Like in Sweden, populism is rising despite strong economic performance and good employment. The Finns Party was split into two wings two years ago, and the more-moderate Blue Reform participated in the government coalition.

Elections swept the Blue Reform away from the parliament, and their future is obscure. It is unlikely that the Finns Party would be included in future government coalitions because their current agenda is incompatible with other parties.

Government formation will probably take a lot of time. None of the parties gained more than one-fifth of the seats, which means that a majority requires several parties. This is not necessarily a big problem because Finnish government has traditionally been a coalition of many parties.

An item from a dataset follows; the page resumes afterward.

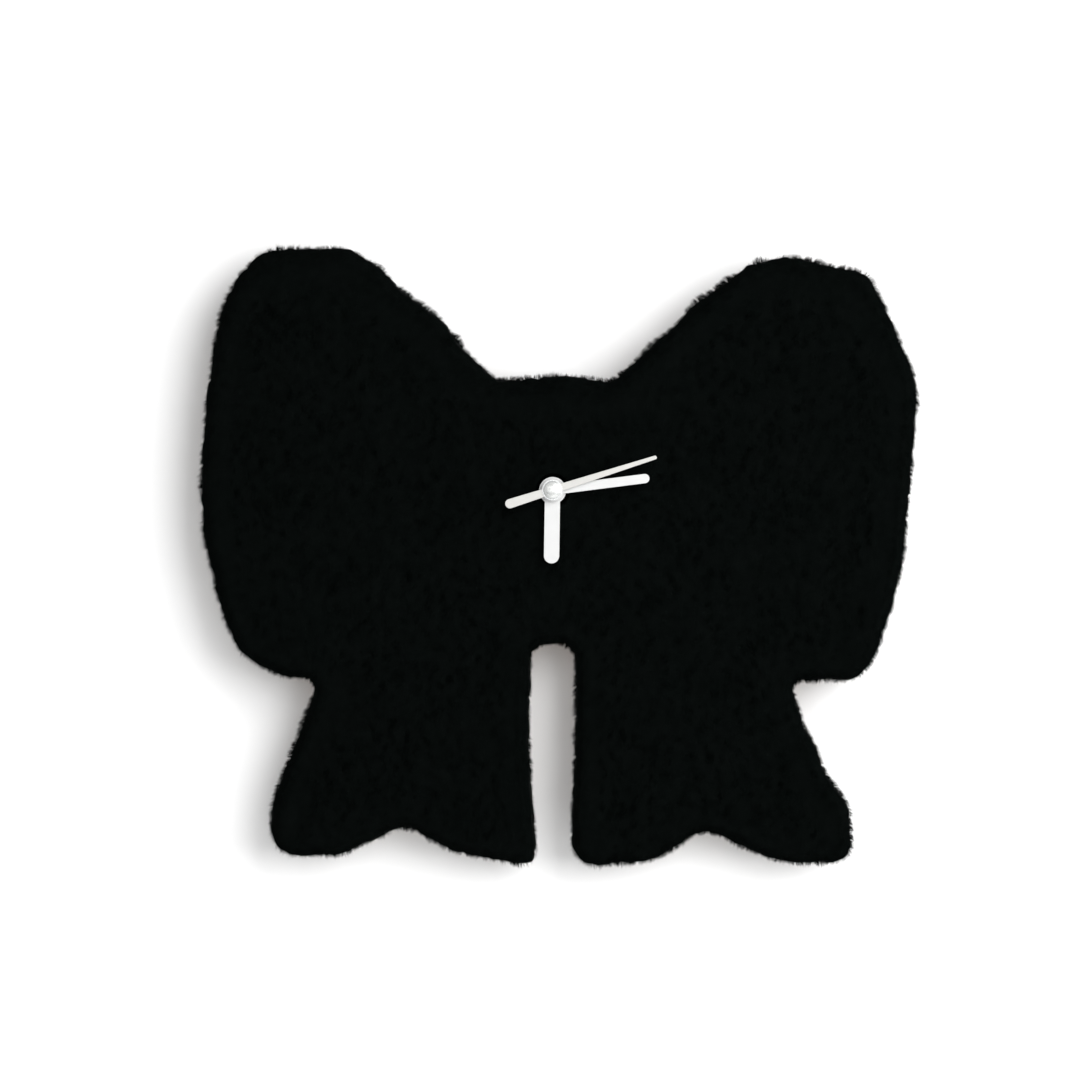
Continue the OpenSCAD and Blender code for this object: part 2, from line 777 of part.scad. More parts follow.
module second_hand_tube() {
    color("#c9a24b") dial_plane() ring(0.9, pin_r, minute_pipe_end + 0.2, second_back);
}

module hand_cap() {
    dome_r = cap_r - 0.4;
    ball_r = (dome_r * dome_r + cap_dome_h * cap_dome_h) / (2 * cap_dome_h);
    rim_front = cap_back + cap_rim_t;
    color("#dfe1e2") dial_plane() {
        disc(cap_r, cap_back, rim_front);
        intersection() {
            translate([0, 0, rim_front + cap_dome_h - ball_r]) sphere(r = ball_r);
            disc(cap_r, rim_front - 0.1, rim_front + cap_dome_h + 1);
        }
    }
}

fur_cover();
backing_board();
front_case();
rear_case();
gear_plate();
threaded_bushing();
hex_nut();
brass_washer();
rubber_washer();
hanger_plate();
stator_plate();
coil_core();
coil_bobbin();
coil_winding();
circuit_board();
clock_chip();
quartz_crystal();
battery();
positive_contact();
negative_contact();
rotor_magnet();
rotor_pinion();
intermediate_wheel();
second_wheel();
third_wheel();
centre_wheel();
clutch_spring();
minute_arbor();
minute_wheel();
hour_wheel();
setting_knob();
hour_hand();
minute_hand();
second_hand();
second_hand_tube();
hand_cap();
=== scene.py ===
"""A bow-shaped wall clock in black long-pile fur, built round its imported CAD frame.

Metres throughout. The wall is the plane y = 0, the clock hangs in front of it towards -y, z is up, and the
hands turn about the y axis at x = 0, z = 0.
"""

import json
import math

import bmesh
import bpy
import numpy as np
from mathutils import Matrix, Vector

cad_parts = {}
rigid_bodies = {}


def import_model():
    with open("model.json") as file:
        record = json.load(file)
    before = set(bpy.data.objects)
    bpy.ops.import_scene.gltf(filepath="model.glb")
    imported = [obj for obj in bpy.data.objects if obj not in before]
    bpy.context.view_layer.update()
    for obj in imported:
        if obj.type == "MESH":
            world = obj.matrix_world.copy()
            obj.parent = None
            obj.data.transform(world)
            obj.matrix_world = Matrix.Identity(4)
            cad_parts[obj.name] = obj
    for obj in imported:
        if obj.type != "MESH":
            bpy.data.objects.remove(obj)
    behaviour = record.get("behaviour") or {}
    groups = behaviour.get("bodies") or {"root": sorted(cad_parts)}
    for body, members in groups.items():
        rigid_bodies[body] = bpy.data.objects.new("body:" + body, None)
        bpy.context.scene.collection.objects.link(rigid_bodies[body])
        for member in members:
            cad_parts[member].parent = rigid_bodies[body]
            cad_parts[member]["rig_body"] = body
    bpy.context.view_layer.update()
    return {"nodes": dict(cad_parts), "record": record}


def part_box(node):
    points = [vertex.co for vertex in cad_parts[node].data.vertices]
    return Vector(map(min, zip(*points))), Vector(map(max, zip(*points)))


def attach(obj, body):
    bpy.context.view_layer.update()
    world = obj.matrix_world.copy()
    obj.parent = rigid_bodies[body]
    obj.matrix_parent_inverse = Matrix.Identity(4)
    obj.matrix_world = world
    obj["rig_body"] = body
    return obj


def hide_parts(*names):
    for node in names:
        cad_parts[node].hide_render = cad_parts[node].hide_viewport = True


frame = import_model()
nodes = frame["nodes"]

# ---------------------------------------------------------------- sizes

FABRIC_FRONT = -0.0238     # front face of the fabric's woven ground
FABRIC_BACK = -0.0164      # its turned-in border behind the board
FABRIC_THICK = 0.0012
PILE_SIDE = 0.0050         # depth of the pile round the sides
EDGE_RADIUS = 0.0018       # the board's edge, softened by the fabric
BORDER = 0.0150            # the border's width, from the outline
NUT_CLEAR = 0.0074         # radius of the bare fabric round the nut
HOLE = 0.0042              # radius of the fabric's hole at the bushing
BOARD_FRONT, BOARD_BACK = -0.0226, -0.0176
MIDDLE = -0.0200           # a plane that cuts both the pile and the board's pocket
BORDER_MIDDLE = -0.0145    # a plane that cuts the border behind the board
FRONT_HEIGHT = 0.0071      # from the fabric to the pile's front surface
BACK_HEIGHT = 0.0038       # the same behind the border
BOSS = 0.0054              # radius at which the fibres round the hub end, behind the hour hand's disc
HUB_WALL = 0.0095          # radius inside which the underfur is the wall round the hub
BEHIND = -0.0150           # the underfur from here to the wall is the border's
SUNK_FRONT = 0.0019        # how far the underfur lies below the pile's surface
SUNK_BACK = 0.0014         # the same on the border
LUMPS = 0.0006             # height of the underfur's lumps
RIM = 0.0040               # depth inside the outline in which the underfur lies higher round the sides
RIM_RISE = 0.0009          # by how much it does so there
TOP_RISE = 0.0006          # how much more it does along the top
HUB_RISE = 0.0008          # how far the hub's wall comes in towards the nut
MOST_FIBRES = 21000        # in one mesh

# The way the pile lies: down the wall
NAP = np.array([0.06, 0.0, -1.0])
# Widths of the tufts
FRONT_TUFT, SIDE_TUFT, BACK_TUFT = 0.0042, 0.0040, 0.0045
# Steps of the fibres' grid on the front and the border, and the number of fibres round the sides and the hub
FRONT_PITCH, BACK_PITCH = 0.00062, 0.00085
SIDE_COUNT, HUB_COUNT = 52000, 2600
# The least and the most thickness of a fibre; the border's are as thick as the sides'
FRONT_THICK, SIDE_THICK, HUB_THICK = (0.00016, 0.00030), (0.00018, 0.00030), (0.00020, 0.00032)
# The least and the most that a fibre leans over
FRONT_LEAN, SIDE_LEAN, BACK_LEAN = (0.0045, 0.0085), (0.0012, 0.0030), (0.0035, 0.0060)
# The share of the way to the middle of its tuft that a fibre's tip is drawn
FRONT_DRAW, SIDE_DRAW, BACK_DRAW = 0.32, 0.3, 0.5
# Depth inside the outline where the front pile starts to rise to its full height, and how far on it does so
EDGE_FROM, EDGE_FADE = 0.0065, 0.0095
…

Finland will hold the six-month rotating presidency of the Council of the European Union starting July 1. Social Democrats want to form the government, but they need backing from more than the left. The conservative National Coalition Party could join the government but not without promises to maintain business-friendly policies.

Finland is sometimes seen as socialist economy with sky-high taxation that is void of opportunities for entrepreneurial individuals. This is a false picture, although the welfare system requires high taxes and business regulation is traditionally fairly intensive.

Beside big government, however, there exist a vibrant market economy that is exposed to tough global competition. These elections gave a boost to big government and require a defensive stance from the liberal market politicians.

There are some policies most parties agree on. Nearly all parties would like to invigorate the economy by investing more in education and training of individuals who might've been displaced by structural changes in the economy.

Except for the Finns Party, winners in this election also favor active climate-change mitigation and see a need for an aging Finland to accept more immigration.

Pasi Kuoppamäki is the chief economist of Danske Bank A/S Finland branch and a recent visiting scholar at the Wilson Center.